**Input material**.
--------------------------------
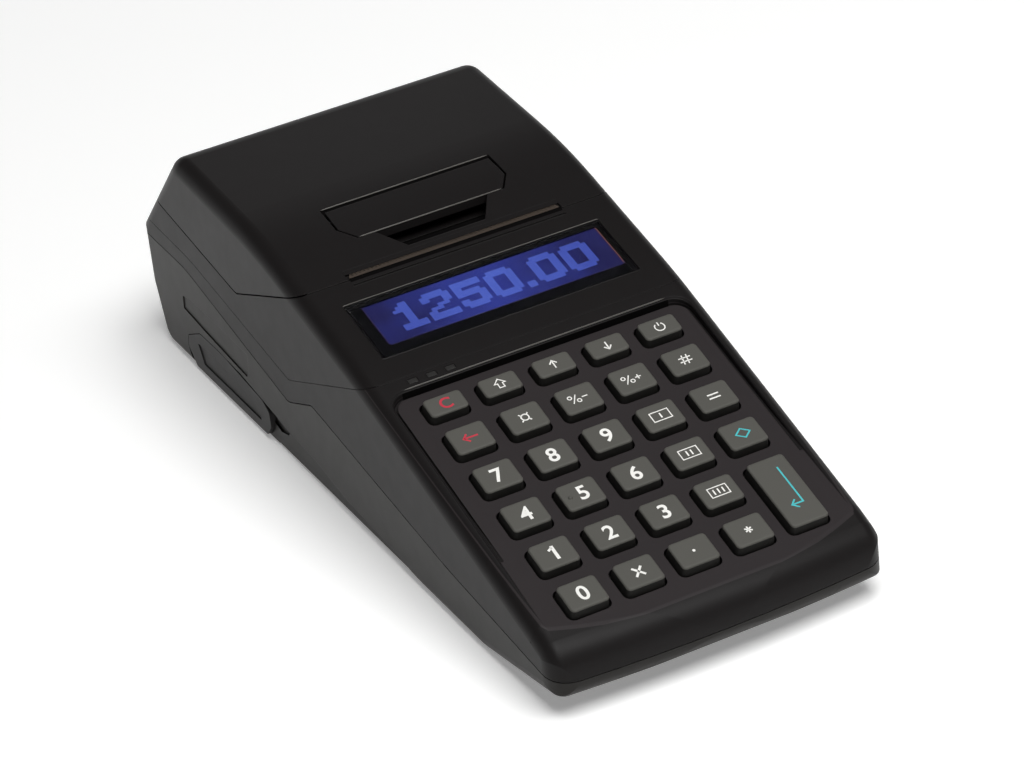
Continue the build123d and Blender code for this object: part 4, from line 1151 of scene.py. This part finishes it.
    def build(self, nodes: Nodes) -> None:
        """Builds every key and dresses the sheets below them.

        Args:
            nodes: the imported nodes.
        """
        keys = sorted(name for name in nodes if name.startswith("key_"))
        for node in keys:
            self.build_key(node)
        self.build_opening_corners(keys)
        self.build_moat_ramps()
        self.build_groove()
        dress_all(nodes, {"keypad_mat": Finish.MAT, "main_board": Finish.BOARD})


# ----------------------------------------------------------------- display
# cells of the bold numerals that the display shows, seven by nine and narrower for the point
NUMERALS: dict[str, tuple[str, ...]] = {
    "0": ("0111110", "1111111", "1100011", "1100011", "1100011", "1100011", "1100011", "1111111", "0111110"),
    "1": ("0001100", "0011100", "0111100", "0001100", "0001100", "0001100", "0001100", "0111111", "0111111"),
    "2": ("0111110", "1111111", "1100011", "0000011", "0001110", "0111000", "1100000", "1111111", "1111111"),
    "5": ("1111111", "1111111", "1100000", "1111110", "1111111", "0000011", "1100011", "1111111", "0111110"),
    ".": ("00", "00", "00", "00", "00", "00", "00", "11", "11"),
}


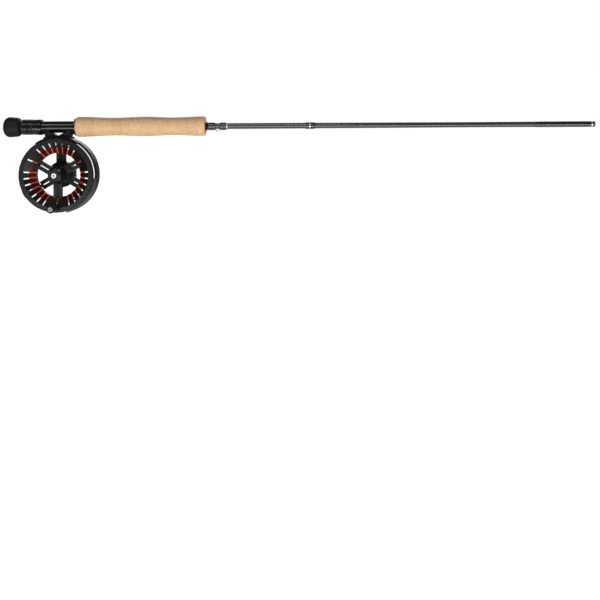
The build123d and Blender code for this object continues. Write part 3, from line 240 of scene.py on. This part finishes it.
@dataclass(frozen=True)
class RedPaintedGrooveHighlight(Lathed):
    """Turned ribs with grooves, whose floors are painted a paler red: a painted highlight for the light that the
    grooves' walls catch.

    A point's depth is how far it lies behind the ribs' cone, whose front goes back by cone_slope for each
    step outwards from cone_radius, where it stands at cone_y. The floor is where that depth is floor_depth,
    give or take band.
    """

    # Paler red painted on the grooves' floors as a painted highlight.
    groove_highlight_tone: str = "#bd6f62"
    groove_highlight_metallic: float = 0.15
    floor_depth: float = 1.4 * MM
    band: float = 0.15 * MM
    cone_radius: float = 30 * MM
    cone_y: float = -5.5 * MM
    cone_slope: float = -0.893

    def floors(self, tree: Any) -> Any:
        """Adds a mask that is one on the grooves' floors, where the painted highlight lies, and nought elsewhere.

        Args:
            tree: Node tree that takes the nodes.

        Returns:
            The mask's socket.
        """
        apart = add_node(tree, "SeparateXYZ", {}, {"Vector": self.from_centre(tree)})
        flat = add_node(tree, "CombineXYZ", {}, {"X": apart.outputs["X"], "Z": apart.outputs["Z"]})
        radius = add_node(tree, "VectorMath", {"operation": "LENGTH"}, {0: flat.outputs[0]})
        on_axis = self.cone_y - self.cone_slope * self.cone_radius
        line = {"operation": "MULTIPLY_ADD", 1: self.cone_slope, 2: on_axis}
        front = add_node(tree, "Math", line, {0: radius.outputs["Value"]})
        ends = {0: apart.outputs["Y"], 1: front.outputs[0]}
        depth = add_node(tree, "Math", {"operation": "SUBTRACT"}, ends)
        near = {"operation": "COMPARE", 1: self.floor_depth, 2: self.band}
        return add_node(tree, "Math", near, {0: depth.outputs[0]}).outputs[0]

    def overlay(self, tree: Any, shader: Any) -> None:
        """Lays the painted highlight's paler tone and its duller metal on the grooves' floors.

        Args:
            tree: Node tree that takes the nodes.
            shader: The material's shader.
        """
        red = shader.inputs["Base Color"].links[0].from_socket
        groove_highlight_mask = self.floors(tree)
        groove_highlight_metal = {"To Min": self.metallic, "To Max": self.groove_highlight_metallic}
        metal = add_node(tree, "MapRange", groove_highlight_metal, {"Value": groove_highlight_mask})
        tree.links.new(metal.outputs["Result"], shader.inputs["Metallic"])
        # Painted highlight: the grooves' floors take the paler red.
        shown = add_node(tree, "Mix", {"data_type": "RGBA", 7: linear(self.groove_highlight_tone)}, {0: groove_highlight_mask, 6: red})
        tree.links.new(shown.outputs[2], shader.inputs["Base Color"])


@dataclass(frozen=True)
class Banded(Finish):
    """Work laid round the rod: a relief of even bands along it, one to each pitch, bent a little by noise."""

    pitch: float = 0.45 * MM
    wander: float = 0.2

    def bands(self, tree: Any, place: Any) -> Any:
        """Adds the bands.

        Args:
            tree: Node tree that takes the node.
            place: Socket that gives the place.

        Returns:
            The socket, from nought to one.
        """
        settings = {
            "wave_type": "BANDS",
            "bands_direction": "X",
            "Scale": WAVE_LENGTH / self.pitch,
            "Distortion": self.wander,
        }
        return add_node(tree, "TexWave", settings, {"Vector": place}).outputs["Fac"]

    def height(self, tree: Any, place: Any) -> Any:
        """Gives each band a round back."""
        return self.bands(tree, place)


@dataclass(frozen=True)
class Wound(Banded):
    """Thread wound round the blank, one band to a turn."""

    def pattern(self, tree: Any, place: Any) -> Any:
        """Paints each turn lighter on its crown and darker in its groove: painted highlight and painted shade."""
        return self.bands(tree, place)


@dataclass(frozen=True)
class Cork(Finish):
    """Natural cork: warm mottle, dark pores and a tone of its own to each ring.

    A ring's number is its distance from the grip's start over the ring's length, and it picks a random
    brightness between the two of ring_shades. A pore is darkest within pore_core of its cell's middle and
    gone at pore_edge, both in pore sizes.
    """

    ring: float = 12.7 * MM
    start: float = 0.0
    ring_shades: tuple[float, float] = (0.95, 1.03)
    pore: float = 1.6 * MM
    pore_tone: str = "#7d5836"
    pore_core: float = 0.1
    pore_edge: float = 0.2
    pore_strength: float = 0.3

    def ring_toned(self, tree: Any, place: Any, mottle: Any) -> Any:
        """Gives each ring its own brightness.

        Args:
            tree: Node tree that takes the nodes.
            place: Socket that gives the place.
            mottle: Socket of the mottle's colour.

        Returns:
            The colour's socket.
        """
        apart = add_node(tree, "SeparateXYZ", {}, {"Vector": place})
        counted = {"operation": "MULTIPLY_ADD", 1: 1 / self.ring, 2: -self.start / self.ring}
        number = add_node(tree, "Math", counted, {0: apart.outputs["X"]})
        whole = add_node(tree, "Math", {"operation": "FLOOR"}, {0: number.outputs[0]})
        shade = add_node(tree, "TexWhiteNoise", {"noise_dimensions": "1D"}, {"W": whole.outputs[0]})
        dark, light = self.ring_shades
        spread = {"To Min": dark, "To Max": light}
        value = add_node(tree, "MapRange", spread, {"Value": shade.outputs["Value"]})
        links = {"Color": mottle, "Value": value.outputs["Result"]}
        return add_node(tree, "HueSaturation", {}, links).outputs["Color"]

    def dark_spots(self, tree: Any, place: Any) -> Any:
        """Adds the pores to the pits that the mesh carries.

        Args:
            tree: Node tree that takes the nodes.
            place: Socket that gives the place.

        Returns:
            The cover's socket, from nought to one.
        """
        cells = {"Scale": 1 / self.pore, "Randomness": 1.0}
        speck = add_node(tree, "TexVoronoi", cells, {"Vector": place})
        limits = {
            "From Min": self.pore_core,
            "From Max": self.pore_edge,
            "To Min": self.pore_strength,
            "To Max": 0.0,
        }
        specks = add_node(tree, "MapRange", limits, {"Value": speck.outputs["Distance"]})
        pit = add_node(tree, "Attribute", {"attribute_name": PIT_LAYER}, {})
        cover = {"operation": "ADD", "use_clamp": True}
        links = {0: pit.outputs["Fac"], 1: specks.outputs["Result"]}
        return add_node(tree, "Math", cover, links).outputs[0]

    def overlay(self, tree: Any, shader: Any) -> None:
        """Lays each ring's own tone, and then the pores and pits, over the mottle.

        Args:
            tree: Node tree that takes the nodes.
            shader: The material's shader.
        """
        mottle = shader.inputs["Base Color"].links[0].from_socket
        place = self.place(tree)
        links = {0: self.dark_spots(tree, place), 6: self.ring_toned(tree, place, mottle)}
        shown = add_node(tree, "Mix", {"data_type": "RGBA", 7: linear(self.pore_tone)}, links)
        tree.links.new(shown.outputs[2], shader.inputs["Base Color"])


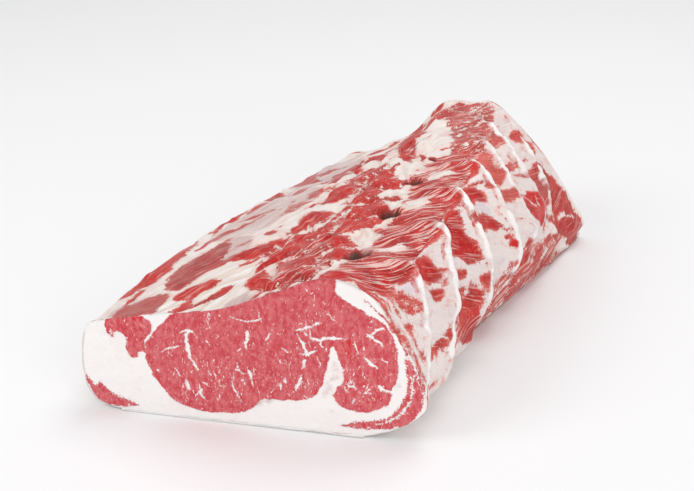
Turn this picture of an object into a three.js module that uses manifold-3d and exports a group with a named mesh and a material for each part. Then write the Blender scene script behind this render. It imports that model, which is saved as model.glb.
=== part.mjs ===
--------------------------------
**Problem to work on**. Above are the entries; repeat their lines exactly, from the first through the one that contains "sheets below them.".

**Result for this exercise**.
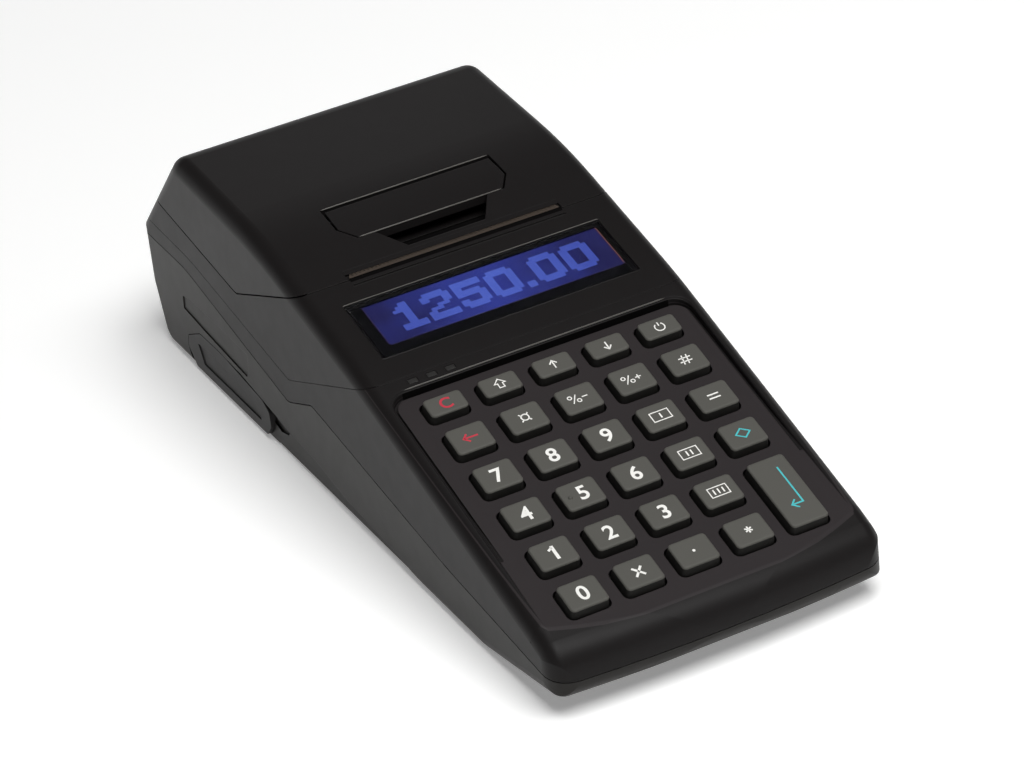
Continue the build123d and Blender code for this object: part 4, from line 1151 of scene.py. This part finishes it.
    def build(self, nodes: Nodes) -> None:
        """Builds every key and dresses the sheets below them.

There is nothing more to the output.